Banks and lenders should care because labor-market stress does not arrive all at once. It arrives as small frictions:
an extra utilization point on a card;
a deferred auto repair;
a skipped restaurant trip;
a household choosing "no" on the next big-ticket purchase.
The Conference Board also reported that two-thirds of consumers cited cutting back on overall spending because of rising prices. That makes the claims data more important, not less. Inflation reduces the cushion, and a slower job search tests what is left.
##What investors should take from the 215,000 claims number
The market should not overreact to one weekly print. Weekly claims are noisy, seasonal, and often revised.
But investors should stop treating low layoffs as a complete labor-market health check. The better question is whether the economy can keep households employed quickly enough to protect spending quality.
If claims stay contained and hiring firms start moving faster, this becomes a forgettable weekly number. If claims stay modest while consumers keep saying jobs feel a little less plentiful, then the risk is quieter: spending does not crash, but it gets more selective, more credit-sensitive, and more vulnerable to any new price shock.

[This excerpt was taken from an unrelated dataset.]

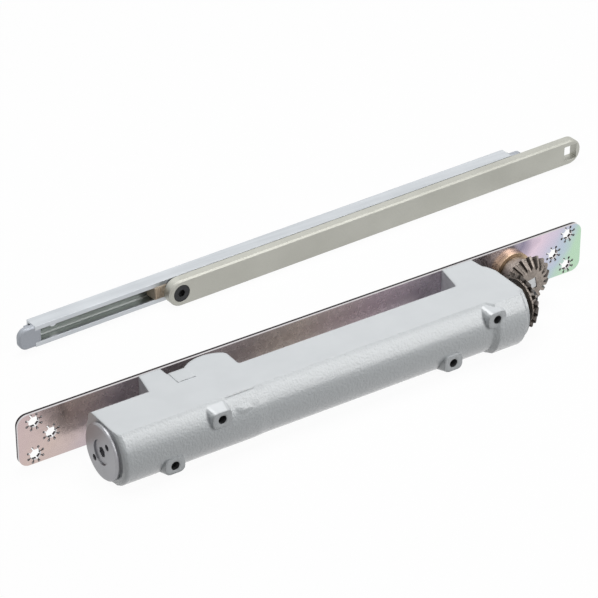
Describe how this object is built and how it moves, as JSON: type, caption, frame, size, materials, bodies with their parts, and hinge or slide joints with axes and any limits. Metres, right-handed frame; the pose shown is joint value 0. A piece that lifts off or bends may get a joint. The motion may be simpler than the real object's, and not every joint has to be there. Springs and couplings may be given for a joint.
{
  "type": "concealed door closer",
  "caption": "Concealed cam-action door closer: cast body under a narrow mounting plate, mitre-gear spindle drive, separate arm on a sliding-block track",
  "frame": {"origin": "the spindle's axis at the mounting plate's outer face", "axes": "+X along the plate towards its gear end, +Y out of the plate's outer face (up when fitted in a door's top edge), +Z across the door's thickness (up as it lies)"},
  "size_m": [0.4475, 0.1694, 0.0323],
  "materials": {
    "cast_silver": "satin silver paint, hammered on the nose",
    "zinc_plate": "iridescent zinc passivate",
    "steel": "machined steel",
    "sintered": "sintered steel, matt",
    "bronze": "sintered bronze",
    "rubber": "matt",
    "black_steel": "black oxide",
    "track_alu": "satin anodised",
    "cap_plastic": "matt grey",
    "slider_plastic": "matt",
    "arm_paint": "satin champagne grey"
  },
  "bodies": {
    "closer": {"mounting_plate": "zinc_plate", "housing": "cast_silver", "housing_screws": "steel", "end_plug": "steel", "end_plug_ring": "rubber", "main_spring": "steel", "thrust_race_housing": "steel", "shaft_bush": "bronze", "shaft_seal": "rubber", "seal_clip": "steel", "spindle_bush": "bronze", "track": "track_alu", "track_end_caps": "cap_plastic"},
    "adjusting_screw": {"adjusting_screw": "steel", "adjusting_screw_ring": "rubber", "adjusting_screw_clip": "steel"},
    "spring_seat": {"spring_seat": "steel"},
    "piston": {"piston": "steel", "piston_seal": "rubber", "check_ball": "steel", "guide_pins": "steel"},
    "cam_roller_plate_side": {"cam_roller_plate_side": "steel"},
    "cam_roller_nose_side": {"cam_roller_nose_side": "steel"},
    "cam_shaft": {"cam_drum": "steel", "cam_shaft": "steel", "thrust_race_shaft": "steel", "shaft_gear": "sintered", "gear_key": "steel", "gear_washer": "steel", "gear_screw": "black_steel"},
    "thrust_cage": {"thrust_cage": "bronze", "thrust_balls": "steel"},
    "spindle": {"spindle_gear": "sintered", "spindle": "steel", "spindle_clip": "steel"},
    "closing_valve": {"closing_valve": "bronze", "closing_valve_ring": "rubber"},
    "latching_valve": {"latching_valve": "bronze", "latching_valve_ring": "rubber"},
    "slider": {"slider": "slider_plastic", "slider_insert": "steel", "pivot_screw": "black_steel", "pivot_washer": "steel"},
    "arm": {"arm": "arm_paint", "arm_bush": "cap_plastic"}
  },
  "joints": [
    {"name": "spindle_turn", "type": "hinge", "parent": "closer", "child": "spindle", "pos_m": [0, 0, 0], "axis": [0, 1, 0], "range_deg": [0, 120]},
    {"name": "cam_shaft_turn", "type": "hinge", "parent": "closer", "child": "cam_shaft", "pos_m": [0, -0.0325, 0], "axis": [1, 0, 0], "range_deg": [0, 120]},
    {"name": "thrust_cage_turn", "type": "hinge", "parent": "closer", "child": "thrust_cage", "pos_m": [0, -0.0325, 0], "axis": [1, 0, 0], "range_deg": [0, 61]},
    {"name": "piston_slide", "type": "slide", "parent": "closer", "child": "piston", "axis": [-1, 0, 0], "range_m": [0, 0.0201], "deforming": ["main_spring"]},
    {"name": "roller_turn_plate_side", "type": "hinge", "parent": "piston", "child": "cam_roller_plate_side", "pos_m": [-0.07908, -0.0325, 0], "axis": [0, 1, 0], "range_deg": [0, 470]},
    {"name": "roller_turn_nose_side", "type": "hinge", "parent": "piston", "child": "cam_roller_nose_side", "pos_m": [-0.07908, -0.0325, 0], "axis": [0, -1, 0], "range_deg": [0, 470]},
    {"name": "adjusting_screw_turn", "type": "hinge", "parent": "closer", "child": "adjusting_screw", "pos_m": [-0.2825, -0.0325, 0], "axis": [1, 0, 0], "range_deg": [0, 1800]},
    {"name": "spring_seat_slide", "type": "slide", "parent": "closer", "child": "spring_seat", "axis": [1, 0, 0], "range_m": [0, 0.0076], "deforming": ["main_spring"]},
    {"name": "closing_valve_turn", "type": "hinge", "parent": "closer", "child": "closing_valve", "pos_m": [-0.2139, 0, 0], "axis": [0, 1, 0], "range_deg": [-180, 360]},
    {"name": "latching_valve_turn", "type": "hinge", "parent": "closer", "child": "latching_valve", "pos_m": [-0.2019, 0, 0], "axis": [0, 1, 0], "range_deg": [-180, 360]},
    {"name": "slider_slide", "type": "slide", "parent": "closer", "child": "slider", "axis": [0.9994, 0.0349, 0], "range_m": [-0.07, 0.225]},
    {"name": "arm_turn", "type": "hinge", "parent": "slider", "child": "arm", "pos_m": [-0.162, 0.0888, -0.0078], "axis": [0.0349, -0.9994, 0], "range_deg": [0, 180]}
  ],
  "couplings": [
    {"joint": "cam_shaft_turn", "follows": "spindle_turn", "ratio": 1},
    {"joint": "thrust_cage_turn", "follows": "spindle_turn", "ratio": 0.5},
    {"joint": "piston_slide", "follows": "spindle_turn", "m_per_rad": 0.0095493},
    {"joint": "roller_turn_plate_side", "follows": "spindle_turn", "ratio": 3.893},
    {"joint": "roller_turn_nose_side", "follows": "spindle_turn", "ratio": 3.893},
    {"joint": "spring_seat_slide", "follows": "adjusting_screw_turn", "m_per_rad": 0.00023873}
  ]
}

That is harder to trade than a layoff panic. It is also closer to how real household finance works.
##FAQ
#Are 215,000 initial jobless claims recessionary?
No. A 215,000 weekly initial-claims number is not, by itself, a recession signal. The concern is whether people who do lose jobs can replace income quickly enough to keep household spending and credit behavior stable.
#Why does slower hiring matter for banks and retailers?
Slower hiring lengthens the time between paychecks for displaced workers. That can pressure credit-card payments, auto-loan behavior, discretionary retail trips, and big-ticket purchases before headline unemployment looks alarming.
#What is the Gainbrief angle on this labor-market report?
The underappreciated point is that a low-layoff economy can still become a consumer cash-flow problem. The financial risk is not a sudden firing wave; it is the household waiting period between jobs.